■ **Task description**: Pick out every line with the word "code" and copy it.

***** Stored rows *****

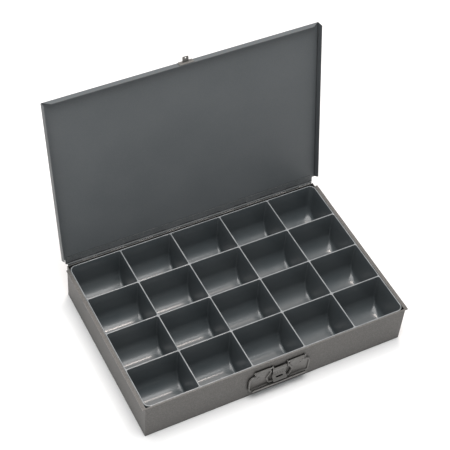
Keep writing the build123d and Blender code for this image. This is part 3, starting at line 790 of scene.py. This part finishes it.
def lidLeafProfile(rolled):
    # along the inside of the lid, drawn with the lid shut
    near, top = hinge["axisY"] - hinge["leafAlong"], hinge["axisZ"] + hinge["stackUp"]
    if rolled:
        outer, inner = rolledProfile(90, -hinge["rolled"])
        return [(near, top)] + outer, [(near, top - hinge["leaf"])] + inner
    far = hinge["axisY"] - hinge["outer"] - hinge["lidGap"]
    return [(near, top), (far, top)], [(near, top - hinge["leaf"]), (far, top - hinge["leaf"])]


def rollLeaf(name, body, slotName, stoodFor, profile, parity):
    # the leaves take turns with the knuckles: one has the even ones, the other the odd
    bm = bmesh.new()
    pitch = 2 * hinge["half"] / hinge["knuckles"]
    for index in range(hinge["knuckles"]):
        rolled = index % 2 == parity
        clear = hinge["gap"] / 2 if rolled else -hinge["gap"] / 2
        x0 = -hinge["half"] + index * pitch
        extrudeStrip(bm, *profile(rolled), x0 + clear, x0 + pitch - clear)
    if body == "lid":
        swungOpen(bm)
    bmesh.ops.recalc_face_normals(bm, faces=bm.faces)
    piece = finishPiece(bm, name, body, slotName, hinge["sharp"], stoodFor)
    piece.data.materials.clear()
    piece.data.materials.append(hingeFinish)
    return piece


rollLeaf("rolledBodyLeaf", "case", "case_coat", "hinge_leaf_body", bodyLeafProfile, 0)
rollLeaf("rolledLidLeaf", "lid", "lid_coat", "hinge_leaf_lid", lidLeafProfile, 1)
print("hinge rolled")

# floor, light and camera
floorLook = {"size": 40.0, "colour": (0.80, 0.80, 0.80), "rough": 0.9, "below": 0.2 * mm}
daylight = {"colour": (0.92, 0.96, 1.0), "strength": 0.42}
softBoxes = [
    {
        "name": "overheadLight", "place": (-0.25, -0.1, 2.5), "aim": (-0.1, 0.0, 0.0),
        "size": 2.0, "depth": 1.6, "power": 78.0, "tint": (1.0, 0.985, 0.97),
    },
    {
        "name": "rearLight", "place": (0.46, 0.66, 2.4), "aim": (0.0, 0.0, 0.0),
        "size": 0.50, "depth": 0.20, "power": 26.0, "tint": (1.0, 0.89, 0.83),
    },
    {
        "name": "frontLight", "place": (-1.5, -2.6, 1.1), "aim": (0.0, 0.0, 0.1),
        "size": 2.2, "depth": 2.2, "power": 7.5, "tint": (1.0, 0.95, 0.90),
    },
]
cameraPlace = {
    "azimuth": -119.99, "elevation": 49.57, "roll": 4.61, "distance": 2.1984,
    "aim": (0.0241, 0.1461, 0.0), "lens": 105.12, "sensor": 36.0, "shiftX": 0.044, "shiftY": 0.050,
    "farthest": 20.0,
}


def aimed(place, aim):
    return (Vector(aim) - Vector(place)).to_track_quat("-Z", "Y").to_euler()


def layFloor():
    mesh = bpy.data.meshes.new("floorMesh")
    half = floorLook["size"] / 2
    corners = [(-half, -half, 0), (half, -half, 0), (half, half, 0), (-half, half, 0)]
    mesh.from_pydata(corners, [], [(0, 1, 2, 3)])
    floor = bpy.data.objects.new("studioFloor", mesh)
    scene.collection.objects.link(floor)
    floor.location.z = -floorLook["below"]
    mat, shader = newMaterial("floorPaint")
    shader.inputs["Base Color"].default_value = (*floorLook["colour"], 1.0)
    shader.inputs["Roughness"].default_value = floorLook["rough"]
    mesh.materials.append(mat)


def hangLights():
    world = bpy.data.worlds.new("studioWorld")
    scene.world = world
    world.use_nodes = True
    sky = world.node_tree.nodes["Background"]
    sky.inputs["Color"].default_value = (*daylight["colour"], 1.0)
    sky.inputs["Strength"].default_value = daylight["strength"]
    for box in softBoxes:
        lamp = bpy.data.lights.new(box["name"], "AREA")
        lamp.shape = "RECTANGLE"
        lamp.size = box["size"]
        lamp.size_y = box["depth"]
        lamp.energy = box["power"]
        lamp.color = box["tint"]
        holder = bpy.data.objects.new(box["name"], lamp)
        holder.location = box["place"]
        holder.rotation_euler = aimed(box["place"], box["aim"])
        scene.collection.objects.link(holder)


def setCamera():
    az, el = math.radians(cameraPlace["azimuth"]), math.radians(cameraPlace["elevation"])
    roll = math.radians(cameraPlace["roll"])
    away = Vector((math.cos(el) * math.cos(az), math.cos(el) * math.sin(az), math.sin(el)))
    level = (-away).cross(Vector((0, 0, 1))).normalized()
    upright = level.cross(-away)
    right = level * math.cos(roll) + upright * math.sin(roll)
    up = upright * math.cos(roll) - level * math.sin(roll)
    data = bpy.data.cameras.new("viewCamera")
    data.sensor_width = cameraPlace["sensor"]
    data.lens = cameraPlace["lens"]
    data.shift_x = cameraPlace["shiftX"]
    data.shift_y = cameraPlace["shiftY"]
    data.clip_end = cameraPlace["farthest"]
    camera = bpy.data.objects.new("viewCamera", data)
    basis = Matrix((right, up, away)).transposed().to_4x4()
    stand = Vector(cameraPlace["aim"]) + away * cameraPlace["distance"]
    camera.matrix_world = Matrix.Translation(stand) @ basis
    scene.collection.objects.link(camera)
    scene.camera = camera


layFloor()
hangLights()
setCamera()
scene.view_settings.view_transform = "Standard"
print("floor, lights and camera set")
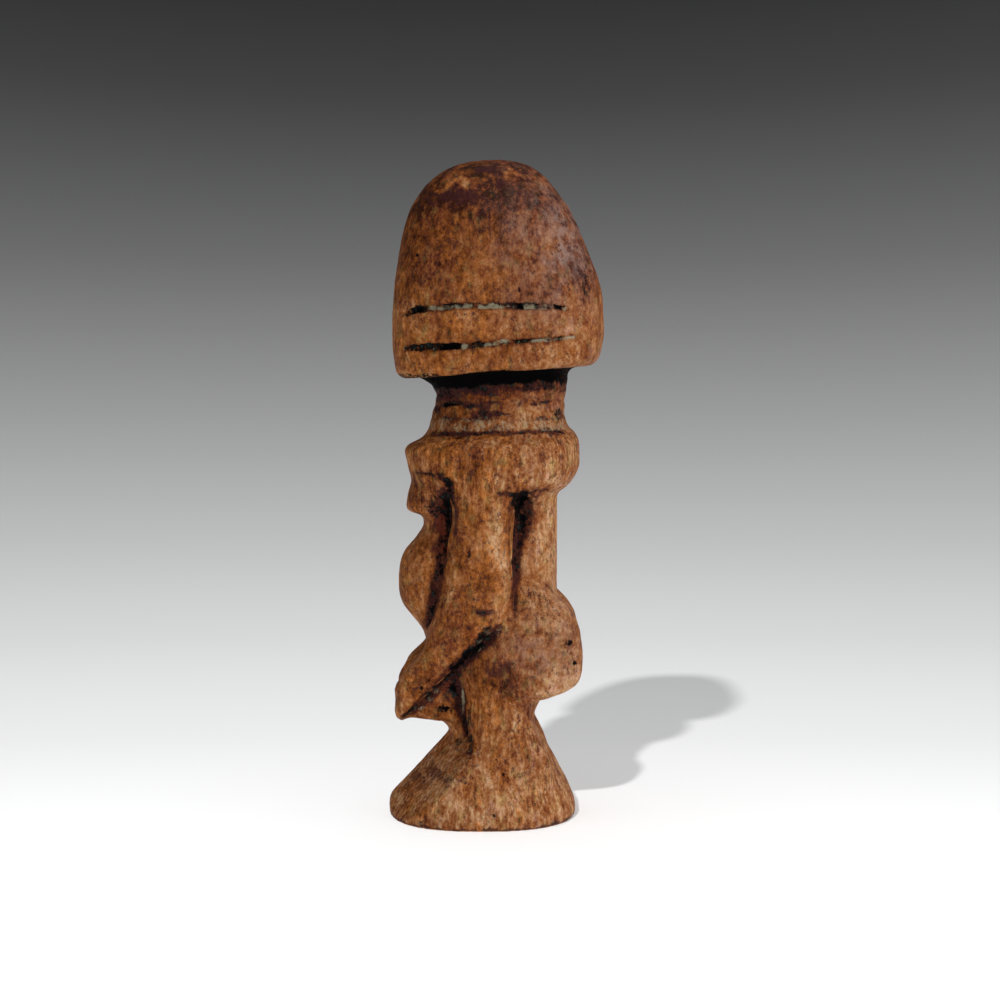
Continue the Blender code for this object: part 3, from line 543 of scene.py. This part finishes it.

*****

■ **Answer for the task**:
Keep writing the build123d and Blender code for this image. This is part 3, starting at line 790 of scene.py. This part finishes it.
Continue the Blender code for this object: part 3, from line 543 of scene.py. This part finishes it.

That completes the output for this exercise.